▸ **EXERCISE TASK**: Quote the lines exactly, starting with the line that contains "return banner" and ending with the line that contains "zip(*points))), Vector(map(max, zip(*points)))", and leave out all other lines.
-- start --
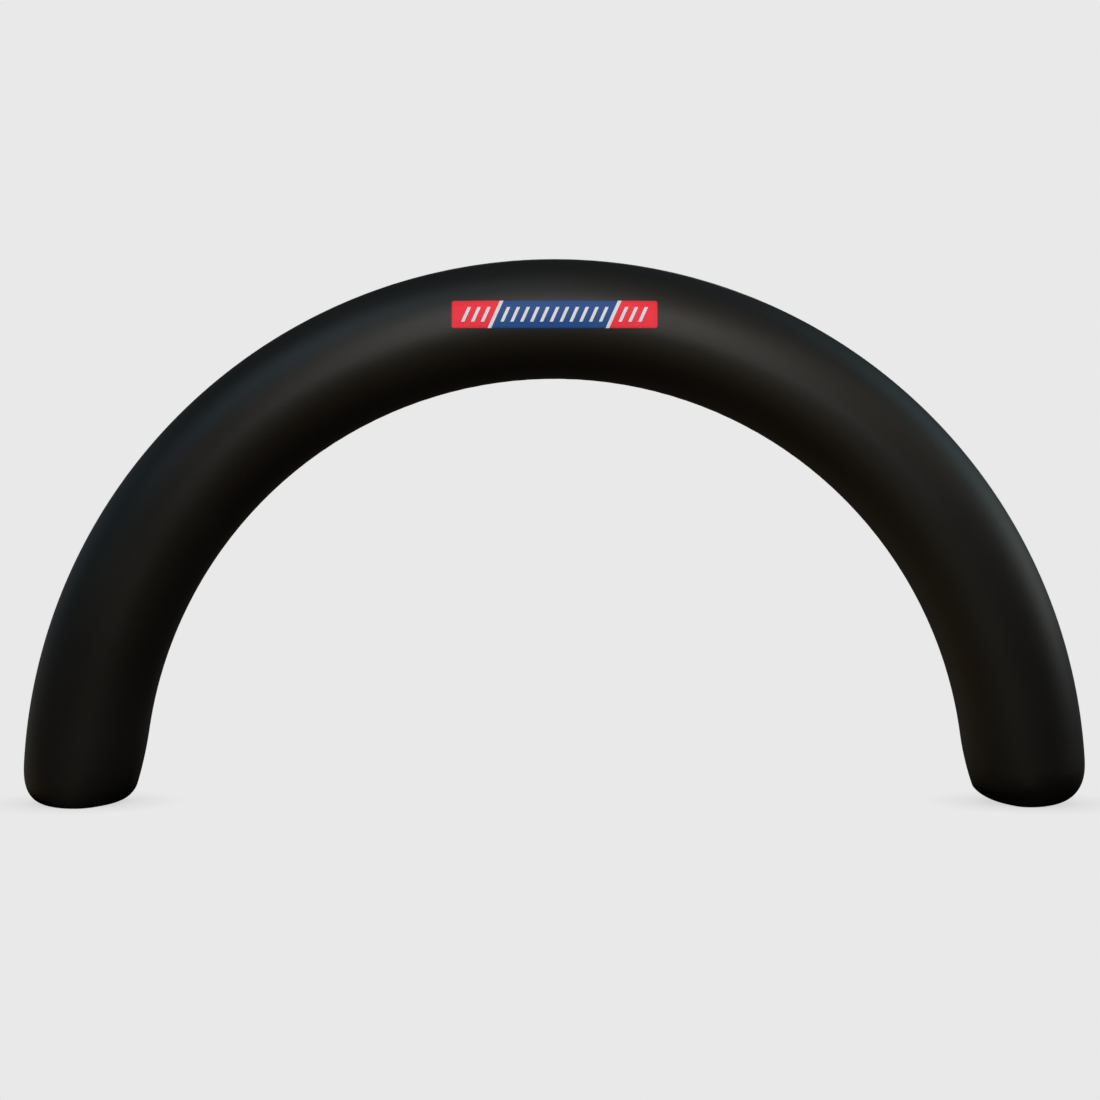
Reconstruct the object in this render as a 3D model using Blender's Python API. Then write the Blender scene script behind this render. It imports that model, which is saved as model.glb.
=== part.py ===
"""Inflatable arch: a half ring of coated cloth, full of air, on two rounded feet, with a printed crown panel.

Metres, +Z up. The origin lies on the floor midway between the feet. +X runs along the arch's width, and the
printed panel faces -Y.
"""

from math import atan2, cos, pi, radians, sin, sqrt
from typing import NamedTuple

import bmesh
import bpy


class FootRound(NamedTuple):
    """A rounded edge of a foot: how far it draws in at the floor, where it starts, and how square it is."""

    inset: float
    height: float
    power: float


class Foot(NamedTuple):
    """A foot: how its outer side, inner side and depth round off at the floor, and its inner side's taper."""

    outer: FootRound
    inner: FootRound
    depth: FootRound
    taper_depth: float
    taper_height: float


# The tube: a half ring that springs from a line just over the floor.
OVERALL_WIDTH = 6.096
TUBE_RADIUS = 0.343
ARCH_RADIUS = OVERALL_WIDTH / 2 - TUBE_RADIUS
SPRING_HEIGHT = 0.076

# The feet: rounded on every side, tapered on the side that faces the archway, and each settled in its own way.
LEFT_FOOT = Foot(
    outer=FootRound(inset=0.218, height=0.280, power=3.37),
    inner=FootRound(inset=0.108, height=0.107, power=2.07),
    depth=FootRound(inset=0.035, height=0.196, power=1.60),
    taper_depth=0.079,
    taper_height=0.418,
)
RIGHT_FOOT = Foot(
    outer=FootRound(inset=0.271, height=0.292, power=2.90),
    inner=FootRound(inset=0.130, height=0.094, power=1.58),
    depth=FootRound(inset=0.101, height=0.196, power=1.60),
    taper_depth=0.085,
    taper_height=0.392,
)

# The printed panel on the front of the crown.
BANNER_WIDTH = 1.150
BANNER_HEIGHT = 0.154
BANNER_LEVEL = 2.770
BANNER_CORNER = 0.012
BANNER_THICKNESS = 0.0015
BANNER_GAP = 0.0003

# The prism that the panel is cut from, from its near face to its far one, and the arch that it has to meet.
PRISM_FRONT = -0.400
PRISM_BACK = -0.200
CROWN_HALF_WIDTH = 0.75 * BANNER_WIDTH
CORNER_STEPS = 4

# Facets: sides around the tube, and rings along its leg, its foot zone and its arch.
SIDES = 40
LEG_RINGS = 8
FOOT_ZONE = radians(8)
FOOT_ZONE_RINGS = 7
ARCH_STEPS = 56
SMOOTH_ANGLE = radians(35)


def clear_scene():
    """Remove whatever the scene holds."""
    for item in list(bpy.data.objects):
        bpy.data.objects.remove(item, do_unlink=True)


def cloth_finish(name, colour, roughness):
    """Return a Principled material for cloth of one colour."""
    material = bpy.data.materials.new(name)
    material.use_nodes = True
    shader = material.node_tree.nodes["Principled BSDF"]
    shader.inputs["Base Color"].default_value = (*colour, 1.0)
    shader.inputs["Roughness"].default_value = roughness
    shader.inputs["Metallic"].default_value = 0.0
    return material


def add_object(name, build, material=None):
    """Turn a filled bmesh into a named object with outward faces, smooth but for its sharp edges."""
    bmesh.ops.recalc_face_normals(build, faces=build.faces)
    mesh = bpy.data.meshes.new(name)
    build.to_mesh(mesh)
    build.free()
    mesh.shade_smooth()
    mesh.set_sharp_from_angle(angle=SMOOTH_ANGLE)
    item = bpy.data.objects.new(name, mesh)
    bpy.context.collection.objects.link(item)
    if material is not None:
        mesh.materials.append(material)
    return item


def drawn_in(edge, height):
    """Return how far a rounded edge has drawn in at a height over the floor."""
    rest = min(max(1 - height / edge.height, 0.0), 1.0)
    return edge.inset * (1 - (1 - rest ** edge.power) ** (1 / edge.power))


def shaped_foot(foot, x, y, z):
    """Move a point of the plain tube onto a foot's rounded, tapering shape at the same height."""
    rise = max(z - SPRING_HEIGHT, 0.0)
    outer = sqrt((ARCH_RADIUS + TUBE_RADIUS) ** 2 - rise ** 2)
    inner = sqrt((ARCH_RADIUS - TUBE_RADIUS) ** 2 - rise ** 2)
    taper = foot.taper_depth * max(1 - z / foot.taper_height, 0.0) ** 2
    foot_outer = outer - drawn_in(foot.outer, z)
    foot_inner = inner + drawn_in(foot.inner, z) + taper
    share = (abs(x) - inner) / (outer - inner)
    reach = foot_inner + share * (foot_outer - foot_inner)
    depth = y * (1 - drawn_in(foot.depth, z) / TUBE_RADIUS)
    return (reach if x > 0 else -reach, depth, z)


def level_ring(foot, side, height):
    """Return a level ring of a foot under the springing line, on the side +1 or -1."""
    ring = []
    for step in range(SIDES):
        around = 2 * pi * step / SIDES
        reach = ARCH_RADIUS + TUBE_RADIUS * cos(around)
        ring.append(shaped_foot(foot, side * reach, TUBE_RADIUS * sin(around), height))
    return ring


def arch_ring(angle, radius):
    """Return the ring at an angle along the half ring, counted from the +X springing line."""
    foot = RIGHT_FOOT if angle < pi / 2 else LEFT_FOOT
    ring = []
    for step in range(SIDES):
        around = 2 * pi * step / SIDES
        reach = ARCH_RADIUS + radius * cos(around)
        x, z = reach * cos(angle), SPRING_HEIGHT + reach * sin(angle)
        depth = radius * sin(around)
        ring.append(shaped_foot(foot, x, depth, z) if z < foot.taper_height else (x, depth, z))
    return ring


def leg_heights(foot):
    """Return the levels of a foot's rings, floor first, spaced evenly around its outer rounding."""
    edge = foot.outer
    share = (1 - SPRING_HEIGHT / edge.height) ** (edge.power / 2)
    turn = atan2(sqrt(1 - share ** 2), share)
    heights = []
    for step in range(LEG_RINGS):
        rest = cos(turn * step / LEG_RINGS) ** (2 / edge.power)
        heights.append(edge.height * (1 - rest))
    return heights


def arch_angles():
    """Return the angles of the half ring's rings: close together over the feet, even in between."""
    low = [FOOT_ZONE * step / FOOT_ZONE_RINGS for step in range(FOOT_ZONE_RINGS)]
    sweep = pi - 2 * FOOT_ZONE
    middle = [FOOT_ZONE + sweep * step / ARCH_STEPS for step in range(ARCH_STEPS + 1)]
    high = [pi - angle for angle in reversed(low)]
    return low + middle + high


def loft(rings):
    """Return a bmesh that joins equal rings in order and closes both ends with a flat face."""
    build = bmesh.new()
    loops = [[build.verts.new(point) for point in ring] for ring in rings]
    for first, second in zip(loops, loops[1:]):
        for step in range(SIDES):
            after = (step + 1) % SIDES
            build.faces.new((first[step], first[after], second[after], second[step]))
    build.faces.new(loops[0])
    build.faces.new(loops[-1])
    return build


def make_tube(material):
    """Make the inflated tube from foot to foot, flat where each foot rests."""
    rings = [level_ring(RIGHT_FOOT, 1, height) for height in leg_heights(RIGHT_FOOT)]
    rings += [arch_ring(angle, TUBE_RADIUS) for angle in arch_angles()]
    rings += [level_ring(LEFT_FOOT, -1, height) for height in reversed(leg_heights(LEFT_FOOT))]
    return add_object("arch_tube", loft(rings), material)


def make_crown_form(name, offset):
    """Make a cutter: the crown's stretch of the tube, swollen by an offset, with the tube's own facets."""
    half_turn = CROWN_HALF_WIDTH / ARCH_RADIUS
    angles = [angle for angle in arch_angles() if abs(angle - pi / 2) < half_turn]
    form = add_object(name, loft([arch_ring(angle, TUBE_RADIUS + offset) for angle in angles]))
    form.hide_render = True
    form.display_type = "WIRE"
    return form


def banner_outline():
    """Return the panel's outline in its own plane: a rectangle with four equal round corners."""
    half_width = BANNER_WIDTH / 2 - BANNER_CORNER
    half_height = BANNER_HEIGHT / 2 - BANNER_CORNER
    points = []
    for quarter, (x, z) in enumerate(((1, 1), (-1, 1), (-1, -1), (1, -1))):
        for step in range(CORNER_STEPS + 1):
            turn = (quarter + step / CORNER_STEPS) * pi / 2
            points.append((x * half_width + BANNER_CORNER * cos(turn),
                           z * half_height + BANNER_CORNER * sin(turn)))
    return points


def make_banner(material):
    """Make the printed panel: a prism through the crown's front, kept only just over the tube's skin."""
    build = bmesh.new()
    near = build.faces.new([build.verts.new((x, PRISM_FRONT, z)) for x, z in banner_outline()])
    grown = bmesh.ops.extrude_face_region(build, geom=[near])["geom"]
    far = [item for item in grown if isinstance(item, bmesh.types.BMVert)]
    bmesh.ops.translate(build, verts=far, vec=(0, PRISM_BACK - PRISM_FRONT, 0))
    banner = add_object("banner", build, material)
    banner.location = (0, 0, BANNER_LEVEL)
    face_form = make_crown_form("banner_face_form", BANNER_GAP + BANNER_THICKNESS)
    back_form = make_crown_form("banner_back_form", BANNER_GAP)
    for operation, form in (("INTERSECT", face_form), ("DIFFERENCE", back_form)):
        cut = banner.modifiers.new(form.name, "BOOLEAN")
        cut.operation = operation
        cut.object = form
        cut.solver = "EXACT"
    return banner


def main():
    """Build the arch."""
    clear_scene()
    make_tube(cloth_finish("black_coated_cloth", (0.012, 0.012, 0.013), 0.45))
    make_banner(cloth_finish("printed_panel", (0.030, 0.080, 0.250), 0.50))


main()
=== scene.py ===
"""Looks of the inflatable arch: its coated skin, its printed crown panel, and the studio around them.

Metres, +Z up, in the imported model's frame. The arch stands on the floor at z = 0, its width runs along X, and
its printed face looks along -Y.
"""

import logging
from dataclasses import dataclass
from enum import Enum
from math import atan2, cos, exp, pi, radians, sin, sqrt
from typing import Iterator, Mapping, Sequence, Union

import bmesh
import bpy
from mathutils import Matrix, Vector


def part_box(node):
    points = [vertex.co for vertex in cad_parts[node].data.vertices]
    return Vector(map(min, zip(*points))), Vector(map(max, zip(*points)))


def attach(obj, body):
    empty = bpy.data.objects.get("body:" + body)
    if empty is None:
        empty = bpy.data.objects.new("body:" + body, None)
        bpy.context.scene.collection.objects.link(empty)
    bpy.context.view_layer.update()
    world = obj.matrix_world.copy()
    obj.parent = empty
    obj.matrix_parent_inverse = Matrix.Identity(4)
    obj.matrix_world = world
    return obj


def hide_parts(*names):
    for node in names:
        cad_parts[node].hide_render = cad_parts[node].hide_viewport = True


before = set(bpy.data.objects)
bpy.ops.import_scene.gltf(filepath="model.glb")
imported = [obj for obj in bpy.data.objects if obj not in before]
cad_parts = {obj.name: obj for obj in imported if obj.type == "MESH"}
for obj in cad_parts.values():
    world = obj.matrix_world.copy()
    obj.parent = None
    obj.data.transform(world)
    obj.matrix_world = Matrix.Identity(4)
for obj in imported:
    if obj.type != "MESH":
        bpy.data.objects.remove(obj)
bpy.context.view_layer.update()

log = logging.getLogger("inflatable_arch")

Colour = tuple[float, float, float]
Point = tuple[float, float, float]
Number = Union[float, "Signal"]
Parts = tuple["Signal", "Signal", "Signal"]

BODY = "root"
SKIN_MAP = "skin_metres"
UNLIT = (0.0, 0.0, 0.0)
MILLIMETRE = 0.001

# The Mix node's two colour inputs, which share their names with its other inputs.
MIX_FIRST, MIX_SECOND = 6, 7


def smooth_step(value: float, low: float, high: float) -> float:
    """Ease from 0 to 1 as a value goes from low to high.

    Args:
        value: The value to ease.
        low: Where the result leaves 0.
        high: Where the result reaches 1; it may be under low.

    Returns:
        The eased share, from 0 to 1.
    """
    share = min(max((value - low) / (high - low), 0.0), 1.0)
    return share * share * (3 - 2 * share)


# ---------------------------------------------------------------------------------------------- shader maths


class Signal:
    """A socket that shader maths can be written with."""

    def __init__(self, sheet: "NodeSheet", socket: bpy.types.NodeSocket) -> None:
        """Wrap an output socket of a sheet's node."""
        self.sheet = sheet
        self.socket = socket

    def _maths(self, operation: str, *values: Number) -> "Signal":
        """Add a Math node.

        Args:
            operation: The Math node's operation.
            values: Its inputs in order.

        Returns:
            The node's result.
        """
        return self.sheet.node("ShaderNodeMath", {"operation": operation}, dict(enumerate(values)))["Value"]

    def __add__(self, other: Number) -> "Signal":
        """Return self + other."""
        return self._maths("ADD", self, other)

    def __sub__(self, other: Number) -> "Signal":
        """Return self - other."""
        return self._maths("SUBTRACT", self, other)

    def __rsub__(self, other: float) -> "Signal":
        """Return other - self."""
        return self._maths("SUBTRACT", other, self)

    def __mul__(self, other: Number) -> "Signal":
        """Return self * other."""
        return self._maths("MULTIPLY", self, other)

    def __truediv__(self, other: Number) -> "Signal":
        """Return self / other."""
        return self._maths("DIVIDE", self, other)

    def __rtruediv__(self, other: float) -> "Signal":
        """Return other / self."""
        return self._maths("DIVIDE", other, self)

    def __neg__(self) -> "Signal":
        """Return self with its sign turned round."""
        return self._maths("MULTIPLY", self, -1.0)

    def __gt__(self, other: Number) -> "Signal":
        """Return 1 where self is over other, and 0 elsewhere."""
        return self._maths("GREATER_THAN", self, other)

    def __lt__(self, other: Number) -> "Signal":
        """Return 1 where self is under other, and 0 elsewhere."""
        return self._maths("LESS_THAN", self, other)

    def __abs__(self) -> "Signal":
        """Return self without its sign."""
        return self._maths("ABSOLUTE", self)

    __radd__ = __add__
    __rmul__ = __mul__

    def sine(self) -> "Signal":
        """Return the sine of self, in radians."""
        return self._maths("SINE", self)

    def fraction(self) -> "Signal":
        """Return what is left of self over its whole number."""
        return self._maths("FRACT", self)

    def exponential(self) -> "Signal":
        """Return e to the power of self."""
        return self._maths("EXPONENT", self)

    def most(self, other: Number) -> "Signal":
        """Return the larger of self and other."""
        return self._maths("MAXIMUM", self, other)

    def eased(self, low: float, high: float) -> "Signal":
        """Return an eased step from 0 at low to 1 at high."""
        sockets = {"Value": self, "From Min": low, "From Max": high}
        return self.sheet.node("ShaderNodeMapRange", {"interpolation_type": "SMOOTHSTEP"}, sockets)["Result"]

    def along(self, direction: Point) -> "Signal":
        """Return the dot product of self, a vector, with a fixed direction."""
        settings = {"operation": "DOT_PRODUCT"}
        return self.sheet.node("ShaderNodeVectorMath", settings, {0: self, 1: direction})["Value"]


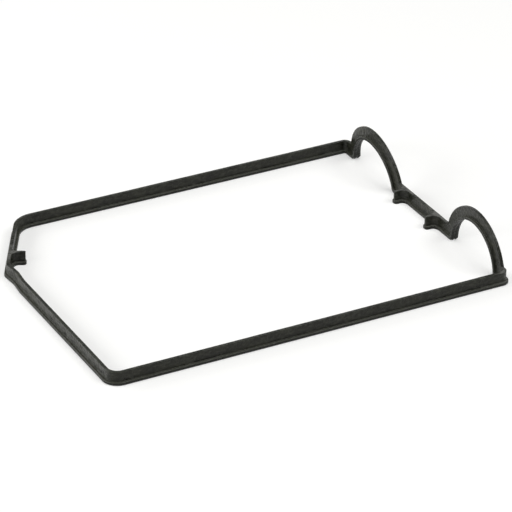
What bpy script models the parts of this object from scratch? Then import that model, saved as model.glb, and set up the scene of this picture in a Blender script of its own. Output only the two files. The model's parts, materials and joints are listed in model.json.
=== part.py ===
"""Valve cover gasket: one loop of moulded rubber with a half-round arch over each camshaft bore.

The section is an upside-down T. Its rib stands up into the groove of the cover, and its foot,
which carries two sealing ridges, lies on the cylinder head. The section runs round a rectangle
with one cut corner. At the right-hand end it climbs over two half-round bores, and three short
tabs reach into the loop to locate it in the cover.

Lengths are in metres and angles in radians, with +Z up. The origin is under the middle of the loop,
+X runs along the long sides towards the arches, and +Y runs across to the side with the cut corner.
"""

import math

import bmesh
import bpy
from mathutils import Vector

# Outline of the foot, seen from above
LENGTH = 0.306
WIDTH = 0.230
CUT_ALONG_LENGTH = 0.0344
CUT_ALONG_WIDTH = 0.062
NEAR_LEFT_RADIUS = 0.0110
NEAR_RIGHT_RADIUS = 0.0070
FAR_RIGHT_RADIUS = 0.0070
FAR_LEFT_RADIUS = 0.0215
CUT_END_RADIUS = 0.0080

# Shallow bend that the left side takes just below the cut corner
BEND_DEPTH = 0.0011
BEND_FROM_CUT = 0.0140
BEND_LENGTH = 0.0260
BEND_RADIUS = 0.0140

# Section: an upright rib on a wider foot, with two sealing ridges under the foot
SECTION_HEIGHT = 0.0095
RIB_WIDTH = 0.0024
RIB_EDGE_RADIUS = 0.00045
FOOT_OVERHANG = 0.00175
FOOT_THICKNESS = 0.0024
FOOT_TOP_RADIUS = 0.0008
FOOT_LOWER_RADIUS = 0.0004
ROOT_FILLET = 0.0003
RIDGE_HEIGHT = 0.0003
RIDGE_SPACING = 0.0026
RIDGE_CREST = 0.0005
RIDGE_FLANK = 0.0003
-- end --
▸ **RESULT OF THIS TASK**:
    return banner


def main():
    """Build the arch."""
    clear_scene()
    make_tube(cloth_finish("black_coated_cloth", (0.012, 0.012, 0.013), 0.45))
    make_banner(cloth_finish("printed_panel", (0.030, 0.080, 0.250), 0.50))


main()
=== scene.py ===
"""Looks of the inflatable arch: its coated skin, its printed crown panel, and the studio around them.

Metres, +Z up, in the imported model's frame. The arch stands on the floor at z = 0, its width runs along X, and
its printed face looks along -Y.
"""

import logging
from dataclasses import dataclass
from enum import Enum
from math import atan2, cos, exp, pi, radians, sin, sqrt
from typing import Iterator, Mapping, Sequence, Union

import bmesh
import bpy
from mathutils import Matrix, Vector


def part_box(node):
    points = [vertex.co for vertex in cad_parts[node].data.vertices]
    return Vector(map(min, zip(*points))), Vector(map(max, zip(*points)))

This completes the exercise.